What happen 1500 years before the cross showed us what would happen at Golgotha on that day. The Children of Israel did this for 1500 years to teach them what was happening that day. The Law was a tutor to give them an understanding of what was happening on the cross. God laid His hands on Jesus’ head and when he did all the sins of mankind was placed on Him.

He is the one, eternal SCAPEGOAT because for once and for all , all the sins of eternity were place on Him. As Jesus cried out, “ My God, My God why have you forsaken Me ?” Jesus was all alone-like that scapegoat out in a solitary place-separated from God for the first time in His life. Like what Apostle Paul said about a group of people in 2 Thessalonians 1:9, “They will be punished with everlasting destruction and shut out from the presence of the Lord.” Well, that is what Jesus is experiencing here. He’s being shut out from His Father’s presence. That is why He cried out with a loud Shout, “ My God, My God why have you forsaken me?”

IT WAS ALSO A CRY OF SUBSTITUTION

2 Corinthians 5:14, “For the love of Christ controls us, having concluded this, that one died for all, therefore all died.”

In other words, this cry reminds us that Jesus was our substitute. He died in our place. We were the ones that deserved to be on that cross, but the one who didn’t deserve to be there WAS!

1 Corinthians 15:3, “For I delivered to you as of importance what I also received, that Christ for our sins according to the scriptures,”

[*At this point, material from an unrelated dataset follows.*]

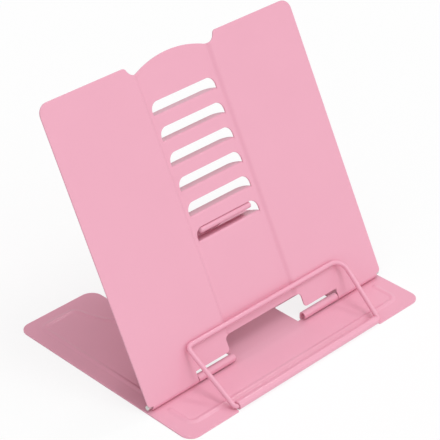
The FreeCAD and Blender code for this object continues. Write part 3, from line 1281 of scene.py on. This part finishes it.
@dataclass(frozen=True)
class SoftSun:
    """A broad, even lamp a long way off."""

    name: str
    azimuth: float
    elevation: float
    strength: float
    spread: float

    def hang(self) -> None:
        """Adds the lamp."""
        data = bpy.data.lights.new(self.name, "SUN")
        data.energy = self.strength
        data.angle = math.radians(self.spread)
        lamp = bpy.data.objects.new(self.name, data)
        across, up = math.radians(self.azimuth), math.radians(self.elevation)
        level = Vector((math.sin(across), -math.cos(across), 0))
        towards = level * math.cos(up) + Z_AXIS * math.sin(up)
        lamp.rotation_euler = towards.to_track_quat("Z", "Y").to_euler()
        bpy.context.scene.collection.objects.link(lamp)


@dataclass(frozen=True)
class Studio:
    """A white table in even light, seen by the photograph's camera."""

    front_sky: float = 0.83
    rear_sky: float = 0.2
    left_share: float = 0.15
    bright_side: tuple[float, float, float] = (0.0, -0.884, 0.468)
    passage: float = 0.2
    floor_half: float = 4.0
    floor_colour: Colour = (0.9, 0.9, 0.9)
    white_share: float = 0.8
    camera_place: tuple[float, float, float] = (-0.62359, -0.62704, 0.62462)
    camera_azimuth: float = -44.748
    camera_elevation: float = 32.154
    camera_roll: float = 0.045
    focal_pixels: float = 1751.46
    image_width: float = 440.0
    sensor_width: float = 36.0
    suns: tuple[SoftSun, ...] = (
        SoftSun("front", 20.0, 25.0, 0.2, 40.0),
        SoftSun("top", 30.0, 70.0, 0.68, 28.0),
        SoftSun("rim", 118.0, 52.0, 0.24, 6.0),
    )

    def seen_directly(self, board: Board) -> Wire:
        """Tells where the camera sees a surface itself, or its mirror image in metal or gloss.

        Args:
            board: The node tree that asks.

        Returns:
            1 there and 0 elsewhere.
        """
        camera = board.node("ShaderNodeLightPath", {}, {}, "Is Camera Ray")
        glossy = board.node("ShaderNodeLightPath", {}, {}, "Is Glossy Ray")
        clear = board.node("ShaderNodeLightPath", {}, {}, "Is Transmission Ray")
        return camera.at_least(glossy).at_least(clear)

    def lay_floor(self) -> None:
        """Adds the table, which keeps the object's shadow."""
        mesh = bmesh.new()
        bmesh.ops.create_grid(mesh, x_segments=1, y_segments=1, size=self.floor_half)
        data = bpy.data.meshes.new("floor")
        mesh.to_mesh(data)
        mesh.free()
        made = bpy.data.materials.new("white_table")
        made.use_nodes = True
        board = Board(made.node_tree)
        matt = board.node("ShaderNodeBsdfDiffuse", {}, {"Color": (*self.floor_colour, 1)})
        bright = board.node("ShaderNodeBsdfDiffuse", {}, {"Color": WHITE})
        glow = board.node("ShaderNodeEmission", {}, {"Color": WHITE, "Strength": 1.0})
        shown = board.node("ShaderNodeMixShader", {}, {0: self.white_share, 1: bright, 2: glow})
        seen = self.seen_directly(board)
        both = board.node("ShaderNodeMixShader", {}, {0: seen, 1: matt, 2: shown})
        board.node("ShaderNodeOutputMaterial", {}, {"Surface": both})
        data.materials.append(made)
        floor = bpy.data.objects.new("floor", data)
        bpy.context.scene.collection.objects.link(floor)

    def light(self) -> None:
        """Adds the even surrounding light and the lamps."""
        world = bpy.data.worlds.new("studio")
        bpy.context.scene.world = world
        world.use_nodes = True
        board = Board(world.node_tree)
        direction = board.node("ShaderNodeTexCoord", {}, {}, "Generated")
        facing = board.node(
            "ShaderNodeVectorMath", {"operation": "DOT_PRODUCT"},
            {0: direction, 1: self.bright_side}, "Value",
        )
        level = board.node("ShaderNodeMapRange", {"interpolation_type": "SMOOTHSTEP"}, {
            "Value": facing, "From Min": -self.passage, "From Max": self.passage,
            "To Min": self.rear_sky, "To Max": self.front_sky,
        })
        across = board.node("ShaderNodeSeparateXYZ", {}, {0: direction}, "X")
        level = level * (1 - across * self.left_share)
        seen = self.seen_directly(board)
        strength = seen + (1 - seen) * level
        sky = board.node("ShaderNodeBackground", {}, {"Color": WHITE, "Strength": strength})
        board.node("ShaderNodeOutputWorld", {}, {"Surface": sky})
        for sun in self.suns:
            sun.hang()

    def set_camera(self) -> None:
        """Places the camera at the photograph's angle and distance."""
        across = math.radians(self.camera_azimuth)
        up = math.radians(self.camera_elevation)
        lean = math.radians(self.camera_roll)
        level = Vector((math.cos(across), math.sin(across), 0))
        ahead = Vector((-math.sin(across), math.cos(across), 0))
        back = -ahead * math.cos(up) + Z_AXIS * math.sin(up)
        right = level * math.cos(lean) + back.cross(level) * math.sin(lean)
        place = Matrix((right, back.cross(right), back)).transposed().to_4x4()
        place.translation = Vector(self.camera_place)
        data = bpy.data.cameras.new("camera")
        data.sensor_width = self.sensor_width
        data.lens = self.focal_pixels / self.image_width * data.sensor_width
        camera = bpy.data.objects.new("camera", data)
        camera.matrix_world = place
        bpy.context.scene.collection.objects.link(camera)
        bpy.context.scene.camera = camera
        bpy.context.scene.view_settings.view_transform = "Standard"


def make_stand() -> None:
    """Builds every piece of the stand."""
    size = Stand()
    coat = PowderCoat(
        "pink_coat", colour=(0.84, 0.405, 0.52), deep_colour=(0.80, 0.375, 0.485),
    ).material()
    steel = DrawnSteel(
        "drawn_steel", colour=(0.72, 0.70, 0.68), dull_colour=(0.50, 0.48, 0.46),
    ).material()
    BaseSheet(size, "base_sheet", "base_plate", Body.BASE, Slot.SHEET, coat).make()
    PanelSheet(size, "panel_sheet", "back_panel", Body.PANEL, Slot.SHEET, coat).make()
    PropSheet(size, "prop_sheet", "support_prop", Body.PROP, Slot.SHEET, coat).make()
    HolderWire(size, "holder_wire", "page_bail", Body.HOLDER, Slot.WIRE, coat).make()
    outer, inner, half = size.pin_outer, size.pin_inner, size.prop_pin_half
    for name, node, start, end, axis_y in (
        ("left_hinge_pin", "left_panel_pin", -outer, -inner, size.hinge_y),
        ("right_hinge_pin", "right_panel_pin", inner, outer, size.hinge_y),
        ("prop_hinge_pin", "prop_pin", -half, half, size.prop_axis_y),
    ):
        HingePin(
            size, name, node, Body.BASE, Slot.PIN, steel, start=start, end=end, axis_y=axis_y,
        ).make()


def main() -> None:
    logging.basicConfig(level=logging.INFO, format="%(name)s: %(message)s")
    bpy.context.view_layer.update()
    make_stand()
    studio = Studio()
    studio.lay_floor()
    studio.light()
    studio.set_camera()


if __name__ == "__main__":
    main()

And Galatians 3:13, “Christ redeemed us from the curse of the Law, having become a curse for us—for it is written, “cursed is everyone who hangs on a tree”--

There is a story of a mother who dropped an older and younger brother off at the movies. The movie was “The King of Kings”, and when it came to the crucifixion scene the younger brother was enthralled with it, and he couldn’t take his eyes off of it. He became so involved that he stood up in his seat and yelled, “noooo! stop it! Stop it! Noooo!” His big brother pulled him down in the seat and said, “shut up Mark before we all go to Hell.”

The older brother was right because Jesus suffered the hell of being cut from God so that we would not have to be. He was our substitute.

Isaiah 53 says, “ He was pierced for OUR transgressions. He was crushed for OUR iniquities. The punishment that brought us peace was upon Him and by His wounds we are healed.” You see, the truth is, on the cross Jesus did for us what we couldn’t do for ourselves. He was a pure offering- He had no sin-so He was able to carry ours.

Yes Christ did that. He offered Himself as a sacrifice for our sins, ONCE AND FOR ALL!

Never again would the Priest have to make sacrifices in the temple. Never again would it be necessary for BLOOD to be shed for the forgiveness of sins. Christ was God’s one, final, acceptable sacrifice. And having made that sacrifice, Christ opened the way for us to know God intimately. Jesus being forsaken by God meant that we would be accepted by God. God the Father forsook His Son, so that He would never have to forsake us.

When you think about it Jesus answered that question in one sentence, “ My God, My God why have You forsaken Me?” The Father forsook His Son so that he could accept His adopted sons and daughters. Because of the cross, the Hebrew writer said that God has told us in Hebrews 13:5, “ I will NEVER desert you, nor will I EVER forsake you.”

So Jesus was our substitute. He went through darkness so that we might have light. Jesus was cursed so that we might be blessed. He was condemned so that we be able to say, “ Therefore there is no condemnation for those who are in Christ Jesus.” (Romans 8:1) He suffered hell for us so that we can enjoy Heaven with Him. He drank the cup of woe that I might drink the cup of joy. He was forsaken so that I might be forgiven.

The bottom line this morning is that Jesus spoke those words so that you wouldn’t have to. Jesus cried out, “ My God, My God why have You forsaken Me” so that those words would never have to be spoken by you and me. I really think the greatest thing about Christianity is that we will never be forsaken by God. We never are alone. He is always with us. We can all say what the Psalmist said in Psalms 139. Listen to these words:

Psalms 139

1-“ O lord you have searched me and know me.”

2-“ You know when I sit down and when I rise up;

You understand my thoughts from a far.”

3-“ You scrutinize my path and my lying down,

And intimately acquainted with all my ways.”

4-“ Even before there is a word on my tongue,

Behold, O Lord, You know it all.”

5_ “You have enclosed me behind and before,

And laid You hand upon me.”

6- “Such knowledge is too wonderful for me;

It is too high, I ca not attain it.”

7- “Where can I go from Your Spirit?

Or where can I flee from Your Presence?”

8- “If I ascend to heaven, You are there;

If I make my bed in Sheol, BEHOLD You are there.”

9- “ IF I TAKE THE WINGS OF THE DAWN,

If I dwell in the remotest part of the sea,”

10- “Even there Your hand will lead me,

Your right hand will lay hold of me.”

11- “If I say, “Surely the darkness will overwhelm me,

And the light around me will be night,”

12 “Even the darkness is not dark to You,

And the night is as bright as the day.

Darkness and light are alike to You.”

No matter where we go- even if we go to Iraq- God would be with us. He is indeed like the Psalmist said in Psalms 46, “ an EVER-PRESENCE help.” It all happened that day when Jesus was crucified on the Cross of Calvary.